1. 借家の明渡し
相続関係の相談

借家の明渡し

Q. 私は父の代からの借家に妻と住んでいます。これまで自分の費用で何度か屋根や壁などを修繕しており、住むのには支障はありませんでした。ところが、家主さんは建物が老朽化したので明け渡してほしいと言っています。明け渡さないといけないのでしょうか。 

 
A. 結論から先に言えば明渡す必要はないと思われます。       
     父の代からの借家ということであれば、現在の借地借家法の前の旧借家法の適用があります。
   この旧借家法は現在の借地借家法と同様、賃借人の居住権を保護しており、貸主の解約申し入れには、正当事由が必要です。
   
    そして、建物の老朽化を理由とする場合、正当事由があると言えるためには、建物の傷み具合があまりにもひどく、人が居住して使用することができない程度に至っているか、その時期が迫っており、そのために大修繕をする必要があり、賃借人の明渡しに伴う不利益も大きくないことが必要であるとされています。

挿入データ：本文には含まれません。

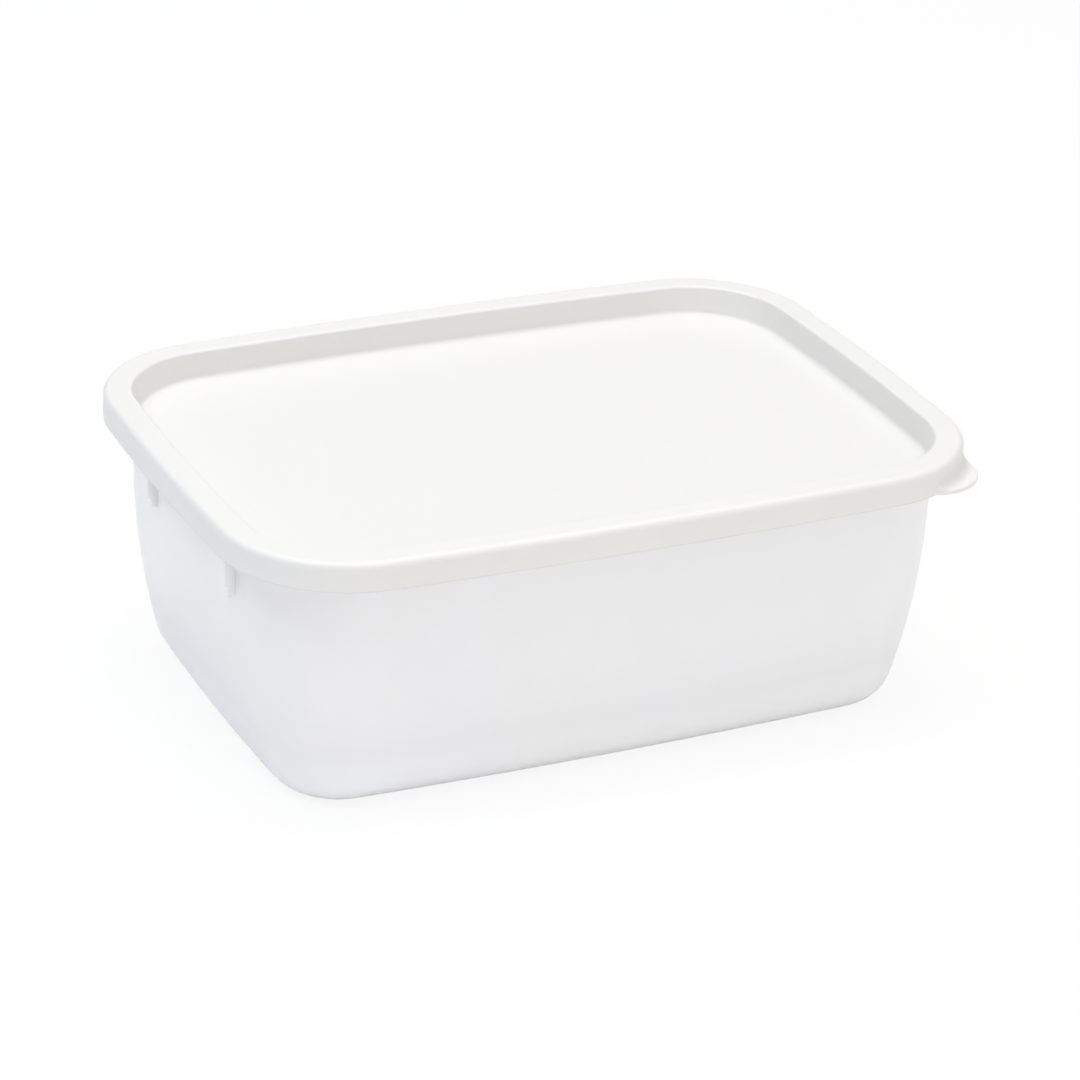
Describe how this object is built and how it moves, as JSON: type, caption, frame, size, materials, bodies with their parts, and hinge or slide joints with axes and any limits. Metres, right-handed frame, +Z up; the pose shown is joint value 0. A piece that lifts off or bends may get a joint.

     本問の場合、これまでに、何度か屋根や壁などを修繕しており、住むのに支障はないとのことですので、老朽化していると言っても、人が居住し、使用することができない程ではないことは明らかでしょう。

    ただし、近年、建物の高度利用をはかりたい貸主が立退料を提供して、明渡しを求める場合があります。
   その場合、裁判所は、貸主、借主双方の事情、周囲の状況、老朽化の程度等を総合的に判断して、立退料の支払いと引き換えに明渡しを求める例があります。